Betrayal was again planned and delivered, but the major media called Barak’s offer “generous” and “unprecedented” with Arafat spurning peace for conflict. Barak insisted Arafat sign a “final agreement,” declare an “end of conflict,” and give up any legal basis for additional land in the Territories. There was no Israeli offer in writing, and no documents or maps were presented.
All Barak offered was from a May, 2000 West Bank map dividing the area into four isolated cantons under Palestinian administration surrounded by expanding Israeli settlements and other Israeli-controlled land. They had no direct links to each other or to Jordan. The cantons consisted of: Jericho, the southern canton to Abu Dis, a northern one including Nablus, Jenin and Tulkarm, and a central one including Ramallah. Gaza was left in limbo as a fifth canton that was resolved when Israel disengaged from the Territory in August and September, 2005 but kept total control over it and right to reenter any time. The Barak deal was so duplicitous that if Arafat accepted it any hope for real peace would be dashed. He didn’t and was unfairly blamed.
The Foundation for Middle East Peace (FMEP) analyzed the deal as follows:
– Israel only proposed relinquishing control of from 77.5 – 81% of the West Bank excluding East Jerusalem and likely intended to keep the Jordan Valley;
– Israel claimed sovereignty over all West Jerusalem, one-third of occupied East Jerusalem, and as later developments proved wants all Greater Jerusalem exclusively for Jews;
– Israel wanted control of the Temple Mount that Palestianians call al-Haram al-Sharif or Noble Sanctuary and is the site of the sacred Dome of the Rock and al-Aqsa Mosque.

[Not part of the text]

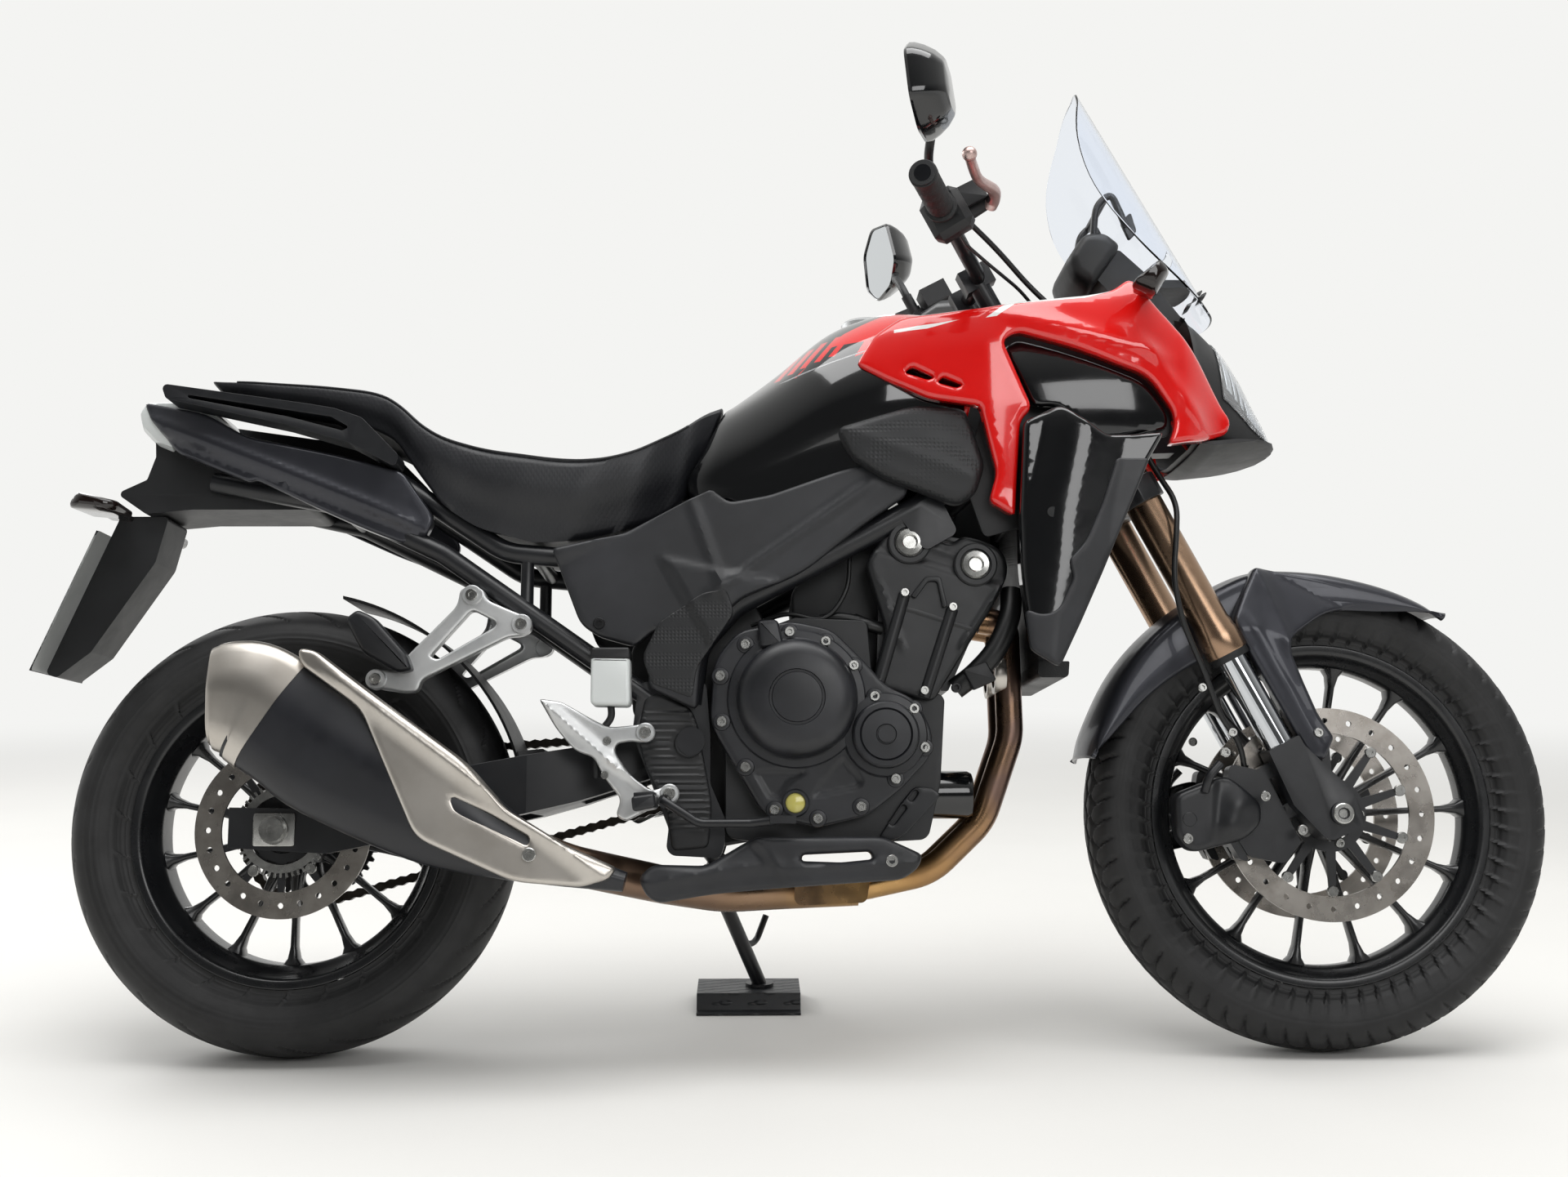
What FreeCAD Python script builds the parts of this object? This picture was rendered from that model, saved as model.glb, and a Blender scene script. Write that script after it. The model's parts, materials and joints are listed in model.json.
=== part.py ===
"""Adventure motorcycle, leaning on its side stand, whose foot stands on a folded chequer-plate block.

Millimetres and degrees. Each piece is drawn on an upright machine: X forward, Y to
its left, Z up from the ground. Every piece then gets one Placement, which leans the machine over onto
its stand and puts the origin on the floor, under the middle of the whole. What turns with the bars is
drawn about the steering axis: Z up along it, X forward across it, from where it meets the ground.
"""
import FreeCAD, Part
import math
import os
import Sketcher

# Driving dimensions
SIZES = {
    # Stance
    "wheelbase": 1445, "rake": 27.5, "trail": 108, "lean": 8.5,
    # Wheels and tyres
    "front_radius": 329, "front_tyre_width": 110, "front_rim_radius": 241, "front_rim_width": 76,
    "rear_radius": 312, "rear_tyre_width": 160, "rear_rim_radius": 216, "rear_rim_width": 124,
    "tyre_wall": 9, "flange_height": 9, "barrel_wall": 6, "well_depth": 16, "spoke_count": 14,
    "spoke_width": 12, "spoke_depth": 24, "front_hub_radius": 34, "front_hub_width": 104,
    "rear_hub_radius": 56, "rear_hub_width": 104, "tyre_fit": 0.3,
    # Brakes
    "front_disc_radius": 148, "front_disc_bore": 113, "front_disc_offset": 70, "rear_disc_radius": 120,
    "rear_disc_bore": 84, "rear_disc_offset": 86, "disc_thickness": 5, "front_carrier_radius": 52,
    "rear_carrier_radius": 44, "disc_hole_radius": 4, "disc_hole_count": 24, "carrier_arms": 10,
    # Axles
    "axle_radius": 10, "axle_fit": 0.3, "front_axle_length": 226, "rear_axle_length": 272,
    "axle_nut_radius": 16,
    # Fork
    "fork_spacing": 200, "axle_lead": 22, "slider_radius": 20.5, "outer_tube_radius": 26,
    "collar_radius": 31, "collar_length": 28, "lug_top": 120, "tube_bottom": 286,
    "lower_yoke": 520, "upper_yoke": 735, "fork_top": 768, "yoke_thickness": 36, "stem_radius": 15,
    "bar_clamp": 909, "bar_setback": 6,
    # Bars
    "bar_radius": 11, "bar_half_width": 400, "bar_rise": 73, "bar_pullback": 88,
    "clamp_half_width": 55, "grip_radius": 17, "grip_length": 125, "hose_radius": 4, "cable_radius": 2.5,
    "lead_bend": 200,
    # Frame
    "frame_tube_radius": 17, "head_tube_radius": 29, "rail_radius": 14, "frame_half_width": 124,
    "pivot_x": 558, "pivot_height": 429, "pivot_plate": 20, "pivot_plate_inner": 110,
    "pivot_tube_radius": 14,
    # Swingarm
    "arm_inner": 110, "arm_wall": 22, "arm_front_half": 84,
    # Chain drive
    "chain_pitch": 15.875, "rear_teeth": 41, "front_teeth": 15, "chain_offset": 97, "plate_height": 14,
    "plate_waist": 9, "chain_width": 17, "sprocket_gap": 0.6, "sprocket_thickness": 6,
    "output_x": 655, "output_height": 425,
    # Engine
    "case_half_width": 120, "head_half_width": 106, "dome_radius": 78,
    "cover_depth": 30, "dome_depth": 38, "clutch_x": 701, "clutch_height": 485,
    "generator_height": 415,
    # Bodywork
    "panel_wall": 4, "seam": 1.5, "seat_half_width": 145, "screen_wall": 4,
    # Exhaust
    "header_radius": 19, "header_spacing": 82, "midpipe_radius": 26, "silencer_y": 190,
    "silencer_width": 92,
    # Stand and its block
    "block_length": 160, "block_top": 100, "block_height": 28, "block_flange": 24, "block_plate": 4,
    "block_wall_lean": 5, "foot_radius": 22, "foot_thickness": 5, "stand_radius": 11,
    "stand_pivot_x": 582, "stand_pivot_y": 150, "stand_pivot_height": 246, "foot_x": 653,
    "foot_y": 308, "rest_gap": 0.3,
}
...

Barak’s Camp David deal was all take and no give with no chance for reconciliation or resolution of the conflict’s most intractable issues. It was all pretense by design, but when Ariel Sharon took over in February, 2001 he ended all further peace negotiations.
It stood that way until George Bush unveiled the Quartet’s fake “road map” for peace in a June 24, 2002 speech. In it, he called for an independent Palestinian state along side Israel in peace by 2005 with good faith efforts on both sides to achieve it. The process was to be in three phases, but its prospects were doomed from the start. After the plan’s launch, the region was beset by violence, Israel increased its land seizures and targeted assassinations, Palestinians responded in kind, and the humanitarian situation in the Territories became so dire it was impossible convincing either side that the road map was credible. It wasn’t, and it failed like all previous efforts before it.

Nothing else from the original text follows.